» Exercise task
Write out, exactly as given, every line from the one holding "bpy.context.scene.collection.objects.link(empty)" to the one holding "imported = [obj", including both.

» Data block
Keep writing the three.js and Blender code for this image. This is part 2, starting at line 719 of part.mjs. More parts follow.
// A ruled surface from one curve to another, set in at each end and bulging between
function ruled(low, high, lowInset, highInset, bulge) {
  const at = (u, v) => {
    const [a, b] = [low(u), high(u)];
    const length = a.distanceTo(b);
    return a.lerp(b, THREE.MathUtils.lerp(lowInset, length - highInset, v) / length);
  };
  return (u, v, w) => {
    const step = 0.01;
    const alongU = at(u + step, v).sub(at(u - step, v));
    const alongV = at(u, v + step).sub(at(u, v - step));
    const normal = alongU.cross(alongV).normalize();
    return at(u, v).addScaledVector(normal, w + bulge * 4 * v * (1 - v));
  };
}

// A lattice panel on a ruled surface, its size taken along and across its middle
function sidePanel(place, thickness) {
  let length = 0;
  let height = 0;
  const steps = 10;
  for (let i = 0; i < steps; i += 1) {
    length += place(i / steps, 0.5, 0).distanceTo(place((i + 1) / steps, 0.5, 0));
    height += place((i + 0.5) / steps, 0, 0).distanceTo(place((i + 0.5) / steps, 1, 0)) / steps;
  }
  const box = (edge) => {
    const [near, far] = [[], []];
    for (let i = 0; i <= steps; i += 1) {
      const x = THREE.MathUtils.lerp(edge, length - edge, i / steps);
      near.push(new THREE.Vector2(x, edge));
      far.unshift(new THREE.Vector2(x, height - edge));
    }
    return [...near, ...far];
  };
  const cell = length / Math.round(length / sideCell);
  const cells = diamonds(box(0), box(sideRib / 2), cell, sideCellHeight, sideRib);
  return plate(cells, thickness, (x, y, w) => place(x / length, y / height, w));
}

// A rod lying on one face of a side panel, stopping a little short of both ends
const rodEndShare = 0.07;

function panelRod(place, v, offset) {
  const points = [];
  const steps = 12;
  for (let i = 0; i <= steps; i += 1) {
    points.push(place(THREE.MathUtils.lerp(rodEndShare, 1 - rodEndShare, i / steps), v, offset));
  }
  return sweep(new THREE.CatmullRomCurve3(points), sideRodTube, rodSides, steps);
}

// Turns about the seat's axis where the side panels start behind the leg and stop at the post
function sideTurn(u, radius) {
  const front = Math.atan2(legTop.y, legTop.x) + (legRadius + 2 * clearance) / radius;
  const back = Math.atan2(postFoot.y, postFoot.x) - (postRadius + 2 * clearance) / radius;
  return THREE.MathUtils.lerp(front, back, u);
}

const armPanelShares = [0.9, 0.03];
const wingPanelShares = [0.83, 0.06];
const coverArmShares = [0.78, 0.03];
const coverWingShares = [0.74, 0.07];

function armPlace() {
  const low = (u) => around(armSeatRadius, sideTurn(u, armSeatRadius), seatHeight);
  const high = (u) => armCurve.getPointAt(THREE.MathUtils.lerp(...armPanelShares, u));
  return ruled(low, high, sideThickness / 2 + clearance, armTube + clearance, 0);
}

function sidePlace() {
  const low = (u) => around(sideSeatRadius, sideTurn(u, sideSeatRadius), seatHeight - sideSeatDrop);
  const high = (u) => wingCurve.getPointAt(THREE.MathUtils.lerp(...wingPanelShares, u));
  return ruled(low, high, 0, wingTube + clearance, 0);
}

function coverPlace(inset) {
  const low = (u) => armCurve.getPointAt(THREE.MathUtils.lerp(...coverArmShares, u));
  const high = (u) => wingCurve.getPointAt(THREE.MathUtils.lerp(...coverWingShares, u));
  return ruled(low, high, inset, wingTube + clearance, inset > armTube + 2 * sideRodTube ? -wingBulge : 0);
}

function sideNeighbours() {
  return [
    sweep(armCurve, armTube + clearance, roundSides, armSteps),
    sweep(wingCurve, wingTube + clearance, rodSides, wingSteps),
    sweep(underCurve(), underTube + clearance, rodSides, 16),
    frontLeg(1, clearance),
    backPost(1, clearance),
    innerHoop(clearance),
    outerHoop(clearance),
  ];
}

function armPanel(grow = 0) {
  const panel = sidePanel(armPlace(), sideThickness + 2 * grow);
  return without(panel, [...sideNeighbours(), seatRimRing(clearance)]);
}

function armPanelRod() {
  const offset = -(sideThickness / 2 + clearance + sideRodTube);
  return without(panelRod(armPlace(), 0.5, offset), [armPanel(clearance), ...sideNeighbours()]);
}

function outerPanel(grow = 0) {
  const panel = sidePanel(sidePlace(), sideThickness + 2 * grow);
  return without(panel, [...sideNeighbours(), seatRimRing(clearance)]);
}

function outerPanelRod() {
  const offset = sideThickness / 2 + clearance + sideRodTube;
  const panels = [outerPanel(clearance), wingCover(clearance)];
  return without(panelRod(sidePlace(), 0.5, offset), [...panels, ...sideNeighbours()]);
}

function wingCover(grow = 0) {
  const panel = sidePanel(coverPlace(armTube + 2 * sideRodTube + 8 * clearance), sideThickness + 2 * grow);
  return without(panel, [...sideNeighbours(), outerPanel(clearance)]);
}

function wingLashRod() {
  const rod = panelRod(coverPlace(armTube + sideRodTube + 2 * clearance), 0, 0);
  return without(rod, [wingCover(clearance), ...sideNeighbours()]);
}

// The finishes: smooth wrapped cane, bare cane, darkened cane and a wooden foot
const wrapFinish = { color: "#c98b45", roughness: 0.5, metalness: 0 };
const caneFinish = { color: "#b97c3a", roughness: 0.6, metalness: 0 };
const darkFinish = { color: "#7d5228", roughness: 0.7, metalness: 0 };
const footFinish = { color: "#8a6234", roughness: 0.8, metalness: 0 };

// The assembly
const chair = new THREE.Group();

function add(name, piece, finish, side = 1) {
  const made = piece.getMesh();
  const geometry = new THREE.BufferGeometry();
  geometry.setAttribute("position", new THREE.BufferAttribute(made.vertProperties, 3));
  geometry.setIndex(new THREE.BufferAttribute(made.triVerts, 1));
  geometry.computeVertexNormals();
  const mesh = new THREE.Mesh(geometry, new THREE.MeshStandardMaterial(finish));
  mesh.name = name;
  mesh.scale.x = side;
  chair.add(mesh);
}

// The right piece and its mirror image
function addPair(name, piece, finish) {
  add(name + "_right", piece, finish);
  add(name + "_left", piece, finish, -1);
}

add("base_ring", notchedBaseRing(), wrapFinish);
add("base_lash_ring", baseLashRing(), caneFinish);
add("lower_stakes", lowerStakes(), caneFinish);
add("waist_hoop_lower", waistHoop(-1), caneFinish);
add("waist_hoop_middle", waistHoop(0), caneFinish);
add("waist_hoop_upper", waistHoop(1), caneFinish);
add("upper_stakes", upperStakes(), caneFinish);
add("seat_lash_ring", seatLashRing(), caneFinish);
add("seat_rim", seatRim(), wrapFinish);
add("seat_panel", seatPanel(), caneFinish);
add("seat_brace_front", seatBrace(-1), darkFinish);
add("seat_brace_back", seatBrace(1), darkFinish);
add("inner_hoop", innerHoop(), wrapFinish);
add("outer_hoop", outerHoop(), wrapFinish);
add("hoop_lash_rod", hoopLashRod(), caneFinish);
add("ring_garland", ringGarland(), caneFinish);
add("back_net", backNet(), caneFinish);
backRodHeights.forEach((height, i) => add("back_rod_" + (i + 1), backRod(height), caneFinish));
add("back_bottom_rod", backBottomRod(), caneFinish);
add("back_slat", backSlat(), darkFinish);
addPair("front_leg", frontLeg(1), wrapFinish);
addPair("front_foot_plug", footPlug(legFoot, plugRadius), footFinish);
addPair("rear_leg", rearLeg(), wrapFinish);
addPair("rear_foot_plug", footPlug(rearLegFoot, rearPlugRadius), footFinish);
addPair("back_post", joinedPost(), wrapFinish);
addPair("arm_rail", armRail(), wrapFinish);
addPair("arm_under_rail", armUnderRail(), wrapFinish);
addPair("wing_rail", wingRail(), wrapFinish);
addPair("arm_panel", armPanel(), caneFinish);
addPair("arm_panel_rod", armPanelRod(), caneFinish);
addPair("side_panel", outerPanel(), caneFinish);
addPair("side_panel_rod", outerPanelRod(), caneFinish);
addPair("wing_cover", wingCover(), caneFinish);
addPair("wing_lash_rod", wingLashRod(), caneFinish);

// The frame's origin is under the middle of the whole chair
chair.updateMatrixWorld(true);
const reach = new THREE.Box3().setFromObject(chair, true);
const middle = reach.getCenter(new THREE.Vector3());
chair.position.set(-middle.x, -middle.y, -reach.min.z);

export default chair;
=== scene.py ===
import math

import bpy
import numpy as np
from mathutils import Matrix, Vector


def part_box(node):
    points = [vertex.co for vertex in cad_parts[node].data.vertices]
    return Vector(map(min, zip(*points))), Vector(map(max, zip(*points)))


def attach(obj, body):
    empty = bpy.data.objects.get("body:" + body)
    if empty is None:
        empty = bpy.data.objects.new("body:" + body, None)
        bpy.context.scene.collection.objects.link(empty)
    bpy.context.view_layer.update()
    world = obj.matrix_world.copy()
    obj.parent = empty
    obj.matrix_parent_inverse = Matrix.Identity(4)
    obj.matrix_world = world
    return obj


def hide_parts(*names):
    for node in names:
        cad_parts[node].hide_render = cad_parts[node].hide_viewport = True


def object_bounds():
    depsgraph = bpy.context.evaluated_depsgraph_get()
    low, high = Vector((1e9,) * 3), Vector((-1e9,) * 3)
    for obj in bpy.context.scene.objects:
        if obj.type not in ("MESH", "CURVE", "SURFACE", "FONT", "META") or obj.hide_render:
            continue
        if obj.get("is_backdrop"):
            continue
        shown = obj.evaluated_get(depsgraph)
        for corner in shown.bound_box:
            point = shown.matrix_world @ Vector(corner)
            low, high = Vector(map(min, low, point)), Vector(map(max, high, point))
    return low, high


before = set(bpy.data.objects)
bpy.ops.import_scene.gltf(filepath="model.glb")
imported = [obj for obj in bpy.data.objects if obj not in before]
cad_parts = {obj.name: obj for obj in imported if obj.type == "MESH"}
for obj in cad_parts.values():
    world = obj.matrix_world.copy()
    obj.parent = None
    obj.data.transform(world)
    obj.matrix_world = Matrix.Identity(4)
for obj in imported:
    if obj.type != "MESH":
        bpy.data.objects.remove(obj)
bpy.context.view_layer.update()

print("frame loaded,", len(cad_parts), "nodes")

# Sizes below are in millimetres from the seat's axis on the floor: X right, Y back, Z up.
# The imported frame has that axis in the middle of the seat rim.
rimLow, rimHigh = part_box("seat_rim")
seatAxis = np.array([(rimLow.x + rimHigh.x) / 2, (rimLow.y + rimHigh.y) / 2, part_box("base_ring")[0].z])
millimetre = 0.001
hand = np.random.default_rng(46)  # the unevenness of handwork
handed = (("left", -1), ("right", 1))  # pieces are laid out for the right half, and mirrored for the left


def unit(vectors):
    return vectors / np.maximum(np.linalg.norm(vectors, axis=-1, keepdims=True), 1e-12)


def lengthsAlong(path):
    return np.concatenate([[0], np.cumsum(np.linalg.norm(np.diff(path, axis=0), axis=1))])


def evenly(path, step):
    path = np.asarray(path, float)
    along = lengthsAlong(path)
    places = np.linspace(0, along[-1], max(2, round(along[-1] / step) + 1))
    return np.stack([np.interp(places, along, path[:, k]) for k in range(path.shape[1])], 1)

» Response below
        bpy.context.scene.collection.objects.link(empty)
    bpy.context.view_layer.update()
    world = obj.matrix_world.copy()
    obj.parent = empty
    obj.matrix_parent_inverse = Matrix.Identity(4)
    obj.matrix_world = world
    return obj


def hide_parts(*names):
    for node in names:
        cad_parts[node].hide_render = cad_parts[node].hide_viewport = True


def object_bounds():
    depsgraph = bpy.context.evaluated_depsgraph_get()
    low, high = Vector((1e9,) * 3), Vector((-1e9,) * 3)
    for obj in bpy.context.scene.objects:
        if obj.type not in ("MESH", "CURVE", "SURFACE", "FONT", "META") or obj.hide_render:
            continue
        if obj.get("is_backdrop"):
            continue
        shown = obj.evaluated_get(depsgraph)
        for corner in shown.bound_box:
            point = shown.matrix_world @ Vector(corner)
            low, high = Vector(map(min, low, point)), Vector(map(max, high, point))
    return low, high


before = set(bpy.data.objects)
bpy.ops.import_scene.gltf(filepath="model.glb")
imported = [obj for obj in bpy.data.objects if obj not in before]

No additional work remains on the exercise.